At home Americans can look forward to another summer of rolling blackouts and power cuts because the electrical grid is decrepit.

The building of Colorado’s Hoover Dam in 1930 was the greatest hydroelectric project of its time. Las Vegas and Los Angeles wouldn’t exist without it. But that was then and today, when there is a critical need to build new transmission lines, Congress has become an untouchable “vetocracy”. Even after the electrical cascade in 2003 that left 45m in the dark, a thicket of congressional fiefdoms stands in the way of allowing the transference of power from one region to another.

Ironically, the one unambiguous congressional agreement in the past 12 months — cutting $85bn from the federal budget — has come through inaction. The so-called sequester cuts were originally a backstop — a threat passed into law in 2011 that hung over the heads of the joint select committee on deficit reduction to force them to agree on a plan to resolve the debt ceiling crisis.

They couldn’t and sequestration began. It’s amazing that Congress still calls itself a legislature when the budget is being decided by a failsafe mechanism.

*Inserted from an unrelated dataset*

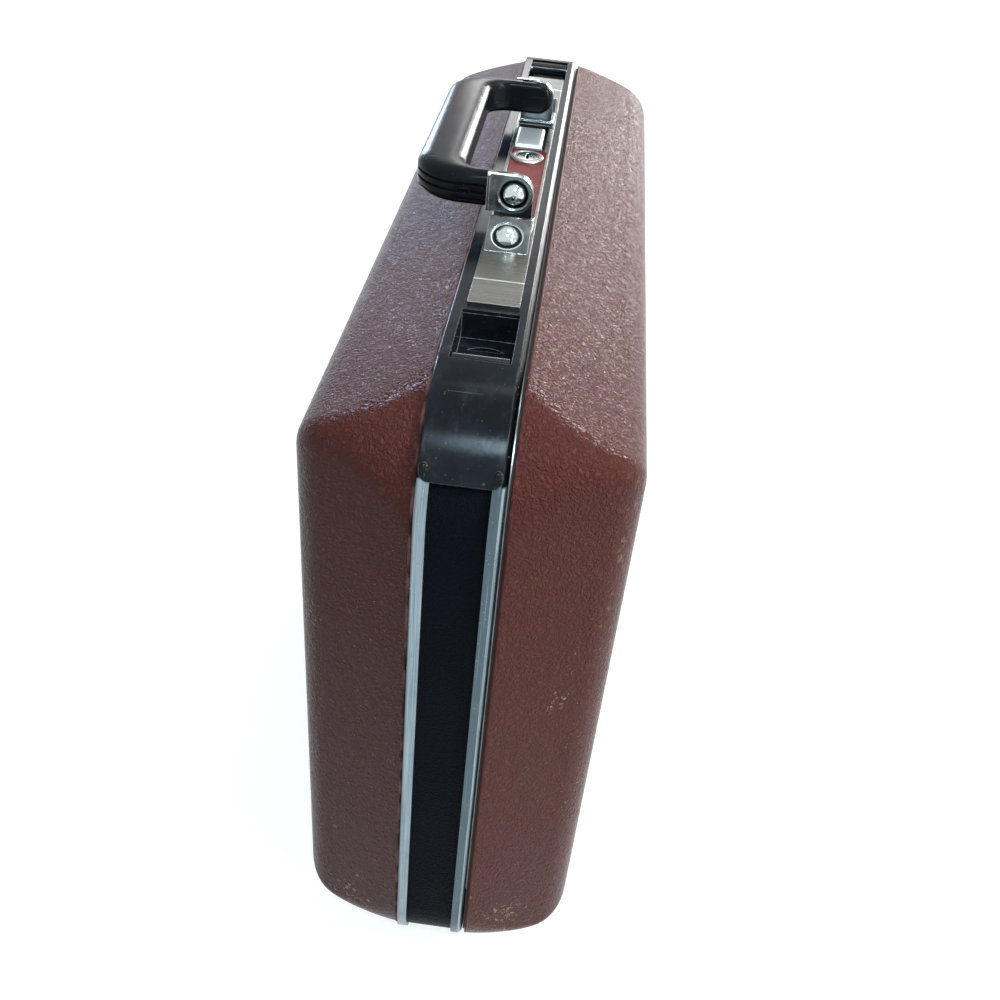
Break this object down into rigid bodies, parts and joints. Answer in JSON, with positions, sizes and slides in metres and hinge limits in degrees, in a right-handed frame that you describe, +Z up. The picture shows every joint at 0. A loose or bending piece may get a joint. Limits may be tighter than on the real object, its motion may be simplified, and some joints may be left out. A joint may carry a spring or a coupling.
{
  "type": "hardshell briefcase",
  "caption": "Hardshell briefcase with hinged lid, folding carry handle, finger-pull latches, key lock and lid stays.",
  "frame": {"origin": "middle of the footprint, on the floor under the feet, with the case standing on its hinge edge", "axes": "+X across the thickness towards the lid, +Y along the length towards the end farther from the picture's viewpoint, +Z up towards the handle"},
  "size_m": [0.127, 0.457, 0.3447],
  "materials": {
    "shell_vinyl": "embossed leather-grain vinyl skin over a moulded shell",
    "frame_aluminium": "satin anodised, light blue-grey",
    "inner_aluminium": "plain extruded",
    "band_vinyl": "finely grained black",
    "trim_black": "satin black enamel",
    "plate_chrome": "brushed with bright edges",
    "dark_chrome": "polished dark plating",
    "dome_chrome": "polished",
    "steel": "zinc plated",
    "handle_black": "glossy black",
    "moulding_chrome": "polished thin band",
    "inlay_red": "deep red lacquer",
    "slider_satin": "satin nickel",
    "rubber_black": "matt",
    "lining_fabric": "short-pile brown fabric",
    "pocket_leather": "smooth brown leatherette",
    "hidden_plastic": "plain black"
  },
  "bodies": {
    "base": {"base_shell": "shell_vinyl", "base_frame": "frame_aluminium", "base_lining": "lining_fabric", "frame_lining": "lining_fabric", "valance_band": "band_vinyl", "top_trim": "trim_black", "cap_pins": "trim_black", "hardware_plate": "plate_chrome", "cover_plate_near": "plate_chrome", "cover_plate_far": "plate_chrome", "accent_inlay": "inlay_red", "mechanism_cover": "hidden_plastic", "bracket_screws": "steel", "handle_bracket_near": "dark_chrome", "handle_bracket_far": "dark_chrome", "bracket_rivet_near": "dome_chrome", "bracket_rivet_far": "dome_chrome", "handle_pin_near": "dome_chrome", "handle_pin_far": "dome_chrome", "latch_housing_near": "trim_black", "latch_housing_far": "trim_black", "latch_pin_near": "steel", "latch_pin_far": "steel", "latch_spring_near": "steel", "latch_spring_far": "steel", "lock_bezel": "dome_chrome", "hinge_leaves_base": "steel", "hinge_pins": "steel", "hinge_rivets_base": "steel", "stay_stud_base_near": "steel", "stay_stud_base_far": "steel", "feet": "rubber_black", "foot_screws": "steel"},
    "lid": {"lid_shell": "shell_vinyl", "lid_frame": "inner_aluminium", "lid_seal": "rubber_black", "lid_lining": "lining_fabric", "hinge_leaves_lid": "steel", "hinge_rivets_lid": "steel", "latch_keeper_near": "steel", "latch_keeper_far": "steel", "stay_stud_lid_near": "steel", "stay_stud_lid_far": "steel", "document_pocket": "pocket_leather"},
    "handle": {"handle_grip": "handle_black", "handle_eye_near": "dark_chrome", "handle_eye_far": "dark_chrome", "handle_ferrule_near": "moulding_chrome", "handle_ferrule_far": "moulding_chrome"},
    "lever_near": {"latch_lever_near": "trim_black"},
    "lever_far": {"latch_lever_far": "trim_black"},
    "bolt_near": {"latch_bolt_near": "steel"},
    "bolt_far": {"latch_bolt_far": "steel"},
    "lock_core": {"lock_plug": "dome_chrome", "lock_cam": "steel"},
    "slider": {"lock_slider": "slider_satin"},
    "stay_near": {"stay_arm_near": "steel"},
    "stay_far": {"stay_arm_far": "steel"}
  },
  "joints": [
    {"name": "lid_hinge", "type": "hinge", "parent": "base", "child": "lid", "pos_m": [0.0162, 0, 0.0045], "axis": [0, 1, 0], "range_deg": [0, 95]},
    {"name": "handle_pivot", "type": "hinge", "parent": "base", "child": "handle", "pos_m": [-0.0004, 0, 0.3365], "axis": [0, 1, 0], "range_deg": [0, 180]},
    {"name": "latch_near", "type": "hinge", "parent": "base", "child": "lever_near", "pos_m": [0, -0.1809, 0.3182], "axis": [-1, 0, 0], "range_deg": [0, 15], "stiffness_Nm_per_rad": 0.05, "springref_deg": -11.46},
    {"name": "latch_far", "type": "hinge", "parent": "base", "child": "lever_far", "pos_m": [0, 0.1809, 0.3182], "axis": [1, 0, 0], "range_deg": [0, 15], "stiffness_Nm_per_rad": 0.05, "springref_deg": -11.46},
    {"name": "bolt_slide_near", "type": "slide", "parent": "base", "child": "bolt_near", "axis": [-1, 0, 0], "range_m": [0, 0.0041]},
    {"name": "bolt_slide_far", "type": "slide", "parent": "base", "child": "bolt_far", "axis": [-1, 0, 0], "range_m": [0, 0.0041]},
    {"name": "lock_turn", "type": "hinge", "parent": "base", "child": "lock_core", "pos_m": [-0.0004, 0.0135, 0.32], "axis": [0, 0, 1], "range_deg": [0, 90]},
    {"name": "release_slide", "type": "slide", "parent": "base", "child": "slider", "axis": [0, 1, 0], "range_m": [0, 0.005]},
    {"name": "stay_swing_near", "type": "hinge", "parent": "lid", "child": "stay_near", "pos_m": [0.0327, -0.20075, 0.0465], "axis": [0, 1, 0], "range_deg": [-48, 0]},
    {"name": "stay_swing_far", "type": "hinge", "parent": "lid", "child": "stay_far", "pos_m": [0.0327, 0.20075, 0.0465], "axis": [0, 1, 0], "range_deg": [-48, 0]}
  ],
  "couplings": [
    {"joint": "bolt_slide_near", "follows": "latch_near", "m_per_rad": 0.015279},
    {"joint": "bolt_slide_far", "follows": "latch_far", "m_per_rad": 0.015279},
    {"joint": "stay_swing_near", "follows": "lid_hinge", "ratio": -0.5},
    {"joint": "stay_swing_far", "follows": "lid_hinge", "ratio": -0.5}
  ]
}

Right now the 113th Congress looks set to be the least productive in US history, passing the fewest number of bills into law. But the fed-up Republicans in Cantor’s district have delivered their message.

Maybe, just maybe, regardless of ideology, the rest of the country will start shouting too. After all, the one thing about democracy that still works is that people only need ballots and not bullets to make their point.